**AIM OF THE EXERCISE**
In the records that follow, the lines from the one containing "for (i = [1 : tube_count])" to the one containing "obj.data.transform(world)", inclusive, are to be given again exactly.

**INPUT ROWS**
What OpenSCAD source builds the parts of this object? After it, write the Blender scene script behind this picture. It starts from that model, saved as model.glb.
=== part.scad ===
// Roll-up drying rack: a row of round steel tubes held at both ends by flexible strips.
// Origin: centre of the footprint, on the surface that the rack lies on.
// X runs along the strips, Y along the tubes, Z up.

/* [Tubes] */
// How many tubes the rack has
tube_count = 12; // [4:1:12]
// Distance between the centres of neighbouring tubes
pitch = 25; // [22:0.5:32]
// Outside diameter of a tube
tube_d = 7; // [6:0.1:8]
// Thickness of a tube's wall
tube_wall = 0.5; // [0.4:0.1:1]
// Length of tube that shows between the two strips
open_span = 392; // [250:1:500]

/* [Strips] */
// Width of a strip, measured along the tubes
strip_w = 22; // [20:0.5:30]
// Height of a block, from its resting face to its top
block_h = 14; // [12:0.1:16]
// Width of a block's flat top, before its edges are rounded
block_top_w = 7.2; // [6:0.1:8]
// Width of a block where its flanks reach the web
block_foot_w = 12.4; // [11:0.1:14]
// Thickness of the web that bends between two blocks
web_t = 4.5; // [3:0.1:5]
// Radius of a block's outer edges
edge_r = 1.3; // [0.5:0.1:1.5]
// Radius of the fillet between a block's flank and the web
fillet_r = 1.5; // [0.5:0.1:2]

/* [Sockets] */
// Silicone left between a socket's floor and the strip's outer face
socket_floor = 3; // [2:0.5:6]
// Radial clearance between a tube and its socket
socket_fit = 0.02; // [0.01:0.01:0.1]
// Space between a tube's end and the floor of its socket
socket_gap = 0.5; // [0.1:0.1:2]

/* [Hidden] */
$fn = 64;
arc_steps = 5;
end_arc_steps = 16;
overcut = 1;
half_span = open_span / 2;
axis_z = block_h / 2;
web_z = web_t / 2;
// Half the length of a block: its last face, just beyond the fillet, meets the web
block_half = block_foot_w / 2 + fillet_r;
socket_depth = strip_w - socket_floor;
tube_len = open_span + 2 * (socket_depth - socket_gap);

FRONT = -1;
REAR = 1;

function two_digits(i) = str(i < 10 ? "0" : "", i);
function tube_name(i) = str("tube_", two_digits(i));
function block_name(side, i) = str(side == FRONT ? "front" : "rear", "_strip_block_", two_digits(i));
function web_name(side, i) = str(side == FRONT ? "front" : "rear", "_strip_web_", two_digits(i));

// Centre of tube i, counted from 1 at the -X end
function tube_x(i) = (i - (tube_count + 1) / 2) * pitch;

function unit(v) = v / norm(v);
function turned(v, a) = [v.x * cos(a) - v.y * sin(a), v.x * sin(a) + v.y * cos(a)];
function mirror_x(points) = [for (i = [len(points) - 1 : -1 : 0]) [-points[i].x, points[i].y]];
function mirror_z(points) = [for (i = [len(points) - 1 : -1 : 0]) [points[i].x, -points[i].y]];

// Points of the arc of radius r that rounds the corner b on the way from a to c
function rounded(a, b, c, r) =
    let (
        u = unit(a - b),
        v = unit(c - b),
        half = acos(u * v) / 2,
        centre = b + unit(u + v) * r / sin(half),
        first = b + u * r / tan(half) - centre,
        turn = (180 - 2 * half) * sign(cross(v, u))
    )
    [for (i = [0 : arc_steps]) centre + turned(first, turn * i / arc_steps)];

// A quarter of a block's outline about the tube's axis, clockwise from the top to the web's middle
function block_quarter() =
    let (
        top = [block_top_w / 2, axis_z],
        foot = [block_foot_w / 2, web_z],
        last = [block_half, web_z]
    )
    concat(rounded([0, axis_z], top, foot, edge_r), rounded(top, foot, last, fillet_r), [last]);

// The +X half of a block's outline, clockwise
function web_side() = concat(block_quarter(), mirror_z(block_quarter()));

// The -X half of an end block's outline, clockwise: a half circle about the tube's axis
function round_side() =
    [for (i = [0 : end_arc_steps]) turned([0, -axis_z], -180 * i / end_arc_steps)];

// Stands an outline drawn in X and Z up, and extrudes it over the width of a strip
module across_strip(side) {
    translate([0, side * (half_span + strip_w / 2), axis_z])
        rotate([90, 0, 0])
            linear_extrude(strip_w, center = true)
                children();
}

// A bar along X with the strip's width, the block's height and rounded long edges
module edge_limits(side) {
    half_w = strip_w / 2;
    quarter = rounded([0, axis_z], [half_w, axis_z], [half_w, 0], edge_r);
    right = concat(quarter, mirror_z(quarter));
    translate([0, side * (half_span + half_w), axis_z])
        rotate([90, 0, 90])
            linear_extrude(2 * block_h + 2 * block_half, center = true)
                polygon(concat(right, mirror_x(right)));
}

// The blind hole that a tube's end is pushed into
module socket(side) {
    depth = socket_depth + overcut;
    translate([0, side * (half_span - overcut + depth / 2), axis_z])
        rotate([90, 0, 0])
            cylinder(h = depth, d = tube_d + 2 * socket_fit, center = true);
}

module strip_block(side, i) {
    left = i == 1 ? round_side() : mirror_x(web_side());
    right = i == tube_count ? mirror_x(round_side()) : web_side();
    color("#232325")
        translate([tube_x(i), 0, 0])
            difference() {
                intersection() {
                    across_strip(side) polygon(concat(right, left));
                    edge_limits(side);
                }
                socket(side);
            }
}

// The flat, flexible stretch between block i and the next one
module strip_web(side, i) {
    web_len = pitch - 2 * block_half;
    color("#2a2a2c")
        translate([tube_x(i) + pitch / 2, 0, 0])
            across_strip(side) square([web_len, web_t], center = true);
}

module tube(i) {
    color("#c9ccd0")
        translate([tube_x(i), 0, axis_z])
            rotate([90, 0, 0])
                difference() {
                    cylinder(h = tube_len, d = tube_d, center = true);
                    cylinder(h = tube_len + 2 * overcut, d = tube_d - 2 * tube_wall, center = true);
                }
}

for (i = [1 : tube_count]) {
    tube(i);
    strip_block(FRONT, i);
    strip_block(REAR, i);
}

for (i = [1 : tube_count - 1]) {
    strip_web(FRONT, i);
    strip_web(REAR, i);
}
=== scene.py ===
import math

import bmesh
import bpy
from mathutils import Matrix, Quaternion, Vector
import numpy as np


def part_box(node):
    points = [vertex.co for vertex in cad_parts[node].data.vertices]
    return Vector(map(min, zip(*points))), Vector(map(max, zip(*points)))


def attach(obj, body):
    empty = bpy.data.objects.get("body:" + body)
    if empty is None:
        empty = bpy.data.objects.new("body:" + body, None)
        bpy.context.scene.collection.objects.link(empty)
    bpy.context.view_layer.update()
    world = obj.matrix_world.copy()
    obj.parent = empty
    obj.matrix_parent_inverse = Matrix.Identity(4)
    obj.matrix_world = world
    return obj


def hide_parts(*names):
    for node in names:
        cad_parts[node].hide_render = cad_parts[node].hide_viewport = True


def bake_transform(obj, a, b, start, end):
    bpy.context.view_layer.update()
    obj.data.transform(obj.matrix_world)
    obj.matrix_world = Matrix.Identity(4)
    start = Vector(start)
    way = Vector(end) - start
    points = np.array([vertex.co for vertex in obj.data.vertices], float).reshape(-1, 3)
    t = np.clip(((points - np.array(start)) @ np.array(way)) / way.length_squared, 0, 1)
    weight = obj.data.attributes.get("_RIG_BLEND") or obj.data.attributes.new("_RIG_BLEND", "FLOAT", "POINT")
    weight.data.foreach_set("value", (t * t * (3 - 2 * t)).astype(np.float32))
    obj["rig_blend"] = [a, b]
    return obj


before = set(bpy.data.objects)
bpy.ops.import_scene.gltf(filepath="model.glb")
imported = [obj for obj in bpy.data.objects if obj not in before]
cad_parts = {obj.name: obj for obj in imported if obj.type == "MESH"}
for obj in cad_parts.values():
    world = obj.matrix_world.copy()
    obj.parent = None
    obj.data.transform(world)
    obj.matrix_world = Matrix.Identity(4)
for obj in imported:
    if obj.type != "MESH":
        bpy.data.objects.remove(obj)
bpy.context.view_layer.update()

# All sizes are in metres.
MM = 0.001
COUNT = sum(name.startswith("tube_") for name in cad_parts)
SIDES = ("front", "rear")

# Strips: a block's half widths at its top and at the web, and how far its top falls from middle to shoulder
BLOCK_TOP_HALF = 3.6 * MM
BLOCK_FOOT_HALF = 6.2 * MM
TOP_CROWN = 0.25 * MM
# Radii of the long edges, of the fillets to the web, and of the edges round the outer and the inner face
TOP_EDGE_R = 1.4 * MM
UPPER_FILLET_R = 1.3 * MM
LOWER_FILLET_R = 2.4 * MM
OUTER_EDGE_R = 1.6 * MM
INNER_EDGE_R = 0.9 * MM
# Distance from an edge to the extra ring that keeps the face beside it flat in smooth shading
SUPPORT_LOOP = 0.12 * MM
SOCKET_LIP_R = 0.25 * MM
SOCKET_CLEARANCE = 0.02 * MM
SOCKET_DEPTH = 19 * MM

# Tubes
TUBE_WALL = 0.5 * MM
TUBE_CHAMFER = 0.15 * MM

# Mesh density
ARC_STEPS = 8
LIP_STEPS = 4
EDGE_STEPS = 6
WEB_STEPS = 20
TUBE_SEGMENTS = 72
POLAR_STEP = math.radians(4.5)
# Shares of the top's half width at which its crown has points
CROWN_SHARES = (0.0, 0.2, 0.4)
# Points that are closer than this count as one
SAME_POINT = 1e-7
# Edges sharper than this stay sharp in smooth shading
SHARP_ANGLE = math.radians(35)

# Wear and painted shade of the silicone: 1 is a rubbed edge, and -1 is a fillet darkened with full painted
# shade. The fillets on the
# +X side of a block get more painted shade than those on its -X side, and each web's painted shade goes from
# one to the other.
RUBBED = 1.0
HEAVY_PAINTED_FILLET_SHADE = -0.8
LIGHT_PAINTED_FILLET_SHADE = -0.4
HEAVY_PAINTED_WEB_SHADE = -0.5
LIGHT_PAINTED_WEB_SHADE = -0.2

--

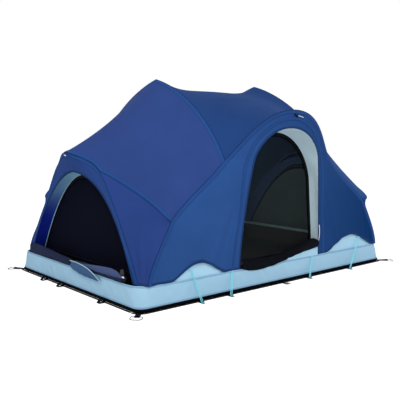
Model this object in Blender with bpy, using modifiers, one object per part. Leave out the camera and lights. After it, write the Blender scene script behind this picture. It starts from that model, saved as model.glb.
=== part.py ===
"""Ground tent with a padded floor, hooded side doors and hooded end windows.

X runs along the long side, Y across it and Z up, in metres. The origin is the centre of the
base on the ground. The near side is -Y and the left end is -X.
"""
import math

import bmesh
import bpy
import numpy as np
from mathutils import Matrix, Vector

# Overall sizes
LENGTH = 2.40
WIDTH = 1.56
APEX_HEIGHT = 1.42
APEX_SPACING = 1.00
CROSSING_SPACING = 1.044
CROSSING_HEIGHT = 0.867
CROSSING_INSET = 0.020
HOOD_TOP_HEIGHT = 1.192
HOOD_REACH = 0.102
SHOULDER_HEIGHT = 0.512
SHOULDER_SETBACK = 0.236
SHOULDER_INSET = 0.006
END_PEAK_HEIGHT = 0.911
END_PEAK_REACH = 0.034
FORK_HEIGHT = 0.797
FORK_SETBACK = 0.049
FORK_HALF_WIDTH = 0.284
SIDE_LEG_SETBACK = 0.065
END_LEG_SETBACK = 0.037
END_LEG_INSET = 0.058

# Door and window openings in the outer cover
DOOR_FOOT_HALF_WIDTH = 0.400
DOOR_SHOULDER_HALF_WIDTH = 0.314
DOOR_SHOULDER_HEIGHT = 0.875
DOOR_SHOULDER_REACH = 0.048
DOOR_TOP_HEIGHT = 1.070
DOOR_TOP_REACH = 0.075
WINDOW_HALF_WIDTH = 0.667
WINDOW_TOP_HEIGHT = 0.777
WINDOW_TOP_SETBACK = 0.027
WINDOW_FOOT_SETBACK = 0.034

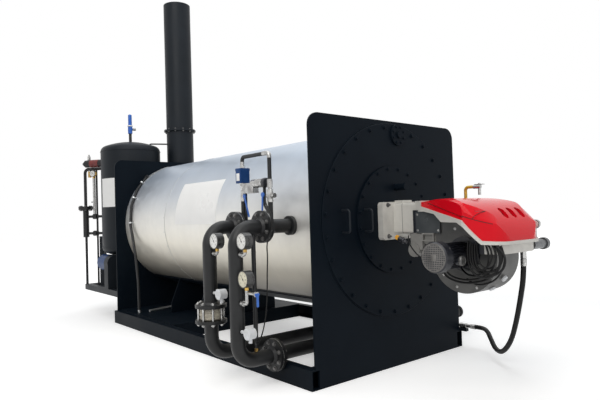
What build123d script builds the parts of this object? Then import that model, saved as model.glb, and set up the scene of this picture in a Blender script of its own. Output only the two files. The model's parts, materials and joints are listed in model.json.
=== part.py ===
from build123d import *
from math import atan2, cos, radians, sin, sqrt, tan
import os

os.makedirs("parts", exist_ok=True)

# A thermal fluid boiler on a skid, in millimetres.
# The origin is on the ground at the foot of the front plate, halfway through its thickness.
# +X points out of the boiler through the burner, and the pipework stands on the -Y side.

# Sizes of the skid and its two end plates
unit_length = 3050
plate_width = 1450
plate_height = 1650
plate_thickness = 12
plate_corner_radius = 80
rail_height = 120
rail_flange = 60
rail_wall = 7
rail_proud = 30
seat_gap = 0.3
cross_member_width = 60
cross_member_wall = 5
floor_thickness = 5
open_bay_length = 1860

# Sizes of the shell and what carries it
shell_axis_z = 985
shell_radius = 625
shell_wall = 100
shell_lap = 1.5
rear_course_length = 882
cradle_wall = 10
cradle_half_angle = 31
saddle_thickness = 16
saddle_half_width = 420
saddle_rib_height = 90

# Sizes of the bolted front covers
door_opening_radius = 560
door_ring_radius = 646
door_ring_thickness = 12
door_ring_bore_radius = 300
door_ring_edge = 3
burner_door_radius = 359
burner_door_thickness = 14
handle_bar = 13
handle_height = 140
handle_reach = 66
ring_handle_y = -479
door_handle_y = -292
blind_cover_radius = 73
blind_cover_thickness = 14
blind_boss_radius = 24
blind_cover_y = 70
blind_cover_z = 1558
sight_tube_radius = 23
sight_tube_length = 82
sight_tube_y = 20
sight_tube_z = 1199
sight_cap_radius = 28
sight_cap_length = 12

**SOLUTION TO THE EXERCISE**
for (i = [1 : tube_count]) {
    tube(i);
    strip_block(FRONT, i);
    strip_block(REAR, i);
}

for (i = [1 : tube_count - 1]) {
    strip_web(FRONT, i);
    strip_web(REAR, i);
}
=== scene.py ===
import math

import bmesh
import bpy
from mathutils import Matrix, Quaternion, Vector
import numpy as np


def part_box(node):
    points = [vertex.co for vertex in cad_parts[node].data.vertices]
    return Vector(map(min, zip(*points))), Vector(map(max, zip(*points)))


def attach(obj, body):
    empty = bpy.data.objects.get("body:" + body)
    if empty is None:
        empty = bpy.data.objects.new("body:" + body, None)
        bpy.context.scene.collection.objects.link(empty)
    bpy.context.view_layer.update()
    world = obj.matrix_world.copy()
    obj.parent = empty
    obj.matrix_parent_inverse = Matrix.Identity(4)
    obj.matrix_world = world
    return obj


def hide_parts(*names):
    for node in names:
        cad_parts[node].hide_render = cad_parts[node].hide_viewport = True


def bake_transform(obj, a, b, start, end):
    bpy.context.view_layer.update()
    obj.data.transform(obj.matrix_world)
    obj.matrix_world = Matrix.Identity(4)
    start = Vector(start)
    way = Vector(end) - start
    points = np.array([vertex.co for vertex in obj.data.vertices], float).reshape(-1, 3)
    t = np.clip(((points - np.array(start)) @ np.array(way)) / way.length_squared, 0, 1)
    weight = obj.data.attributes.get("_RIG_BLEND") or obj.data.attributes.new("_RIG_BLEND", "FLOAT", "POINT")
    weight.data.foreach_set("value", (t * t * (3 - 2 * t)).astype(np.float32))
    obj["rig_blend"] = [a, b]
    return obj


before = set(bpy.data.objects)
bpy.ops.import_scene.gltf(filepath="model.glb")
imported = [obj for obj in bpy.data.objects if obj not in before]
cad_parts = {obj.name: obj for obj in imported if obj.type == "MESH"}
for obj in cad_parts.values():
    world = obj.matrix_world.copy()
    obj.parent = None
    obj.data.transform(world)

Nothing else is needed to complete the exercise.